═════ Information provided
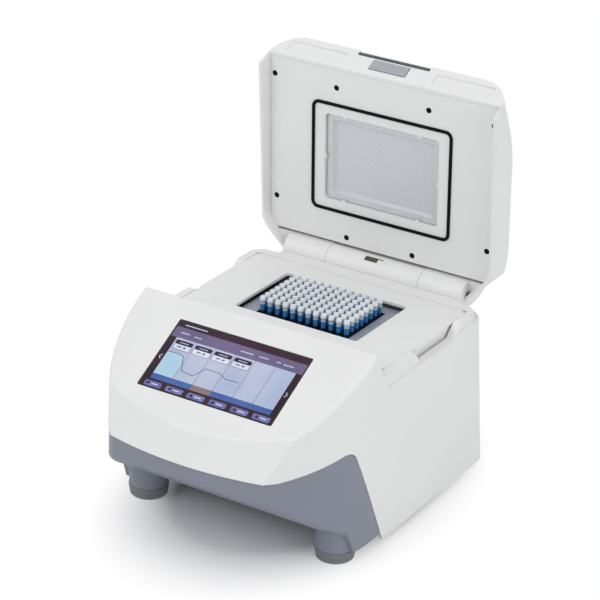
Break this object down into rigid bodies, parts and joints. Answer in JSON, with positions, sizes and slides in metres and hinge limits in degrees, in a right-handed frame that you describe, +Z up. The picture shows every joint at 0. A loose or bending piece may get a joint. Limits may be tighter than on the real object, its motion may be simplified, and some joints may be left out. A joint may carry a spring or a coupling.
{
  "type": "thermal cycler",
  "caption": "Bench thermal cycler with a sloping touch screen, hinged heated lid standing open, and a lift-out sample block holding capped tube strips.",
  "frame": {"origin": "middle of the bounding box's underside, on the bench, with the lid open", "axes": "+X to the right as seen from the front, +Y to the rear, +Z up"},
  "size_m": [0.2768, 0.4246, 0.4107],
  "materials": {
    "white_housing": "fine satin texture",
    "grey_housing": "fine satin texture",
    "foot_rubber": "matte",
    "steel": "brushed",
    "screen_glass": "glossy",
    "black_plastic": "matte",
    "circuit_board": "solder mask",
    "brass": "plain",
    "panel_metal": "fine powder coat",
    "seal_rubber": "matte",
    "insulation": "foam",
    "plate_metal": "bead blasted",
    "heater": "silicone mat",
    "latch_plastic": "satin",
    "frame_anodised": "anodised",
    "block_metal": "dark anodised",
    "ceramic": "ceramic",
    "sink_metal": "extruded",
    "tube_clear": "clear polypropylene",
    "cap_clear": "frosted polypropylene"
  },
  "bodies": {
    "base": {"upper_housing": "white_housing", "lower_housing": "grey_housing", "foot_pads": "foot_rubber", "foot_screws": "steel", "display_glass": "screen_glass", "display_module": "black_plastic", "control_board": "circuit_board", "board_posts": "brass", "hinge_pins": "steel", "rear_panel": "panel_metal", "power_inlet": "black_plastic", "switch_housing": "black_plastic", "usb_port": "steel", "lan_port": "steel", "fan_frame": "black_plastic", "power_supply": "panel_metal", "main_board": "circuit_board", "board_feet": "brass", "module_rails": "panel_metal"},
    "lid": {"lid_shell": "white_housing", "lid_inner_cover": "white_housing", "lid_seal": "seal_rubber", "screw_plugs": "seal_rubber", "window_frame": "black_plastic", "lid_insulation": "insulation", "latch_case": "grey_housing"},
    "heated_plate": {"heated_plate": "plate_metal", "heater_mat": "heater"},
    "latch": {"latch_button": "latch_plastic"},
    "module": {"module_deck": "white_housing", "block_frame": "frame_anodised", "block_gasket": "seal_rubber", "sample_block": "block_metal", "peltier_coolers": "ceramic", "heat_sink": "sink_metal", "module_tray": "grey_housing", "frame_screws": "steel"},
    "tubes": {"tube_strips": "tube_clear", "tube_caps": "cap_clear"},
    "fan": {"fan_rotor": "black_plastic"},
    "rocker": {"power_rocker": "black_plastic"},
    "drawer": {"fuse_drawer": "black_plastic"}
  },
  "joints": [
    {"name": "lid_hinge", "type": "hinge", "parent": "base", "child": "lid", "pos_m": [0, 0.14835, 0.1843], "axis": [1, 0, 0], "range_deg": [0, 87.57]},
    {"name": "plate_float", "type": "slide", "parent": "lid", "child": "heated_plate", "axis": [0, -0.9991, -0.0424], "range_m": [-0.0015, 0], "stiffness_N_per_m": 2500, "springref_m": 0.002},
    {"name": "latch_press", "type": "slide", "parent": "lid", "child": "latch", "axis": [0, 0.4622, -0.8868], "range_m": [0, 0.0024], "stiffness_N_per_m": 500, "springref_m": -0.002},
    {"name": "module_lift", "type": "slide", "parent": "base", "child": "module", "axis": [0, 0, -1], "range_m": [-0.13, 0]},
    {"name": "tubes_lift", "type": "slide", "parent": "module", "child": "tubes", "axis": [0, 0, -1], "range_m": [-0.04, 0]},
    {"name": "fan_spin", "type": "hinge", "parent": "base", "child": "fan", "pos_m": [0, 0.1278, 0.09382], "axis": [0, 0.9945, 0.1045], "continuous": true},
    {"name": "switch_rock", "type": "hinge", "parent": "base", "child": "rocker", "pos_m": [0.078, 0.1442, 0.07745], "axis": [1, 0, 0], "range_deg": [0, 12]},
    {"name": "fuse_drawer_slide", "type": "slide", "parent": "base", "child": "drawer", "axis": [0, 0.9945, 0.1045], "range_m": [0, 0.02]}
  ]
}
══════════
**What is needed:** Copy out each line of the data where the string "with" appears.

**Response to this exercise:**
Break this object down into rigid bodies, parts and joints. Answer in JSON, with positions, sizes and slides in metres and hinge limits in degrees, in a right-handed frame that you describe, +Z up. The picture shows every joint at 0. A loose or bending piece may get a joint. Limits may be tighter than on the real object, its motion may be simplified, and some joints may be left out. A joint may carry a spring or a coupling.
  "caption": "Bench thermal cycler with a sloping touch screen, hinged heated lid standing open, and a lift-out sample block holding capped tube strips.",
  "frame": {"origin": "middle of the bounding box's underside, on the bench, with the lid open", "axes": "+X to the right as seen from the front, +Y to the rear, +Z up"},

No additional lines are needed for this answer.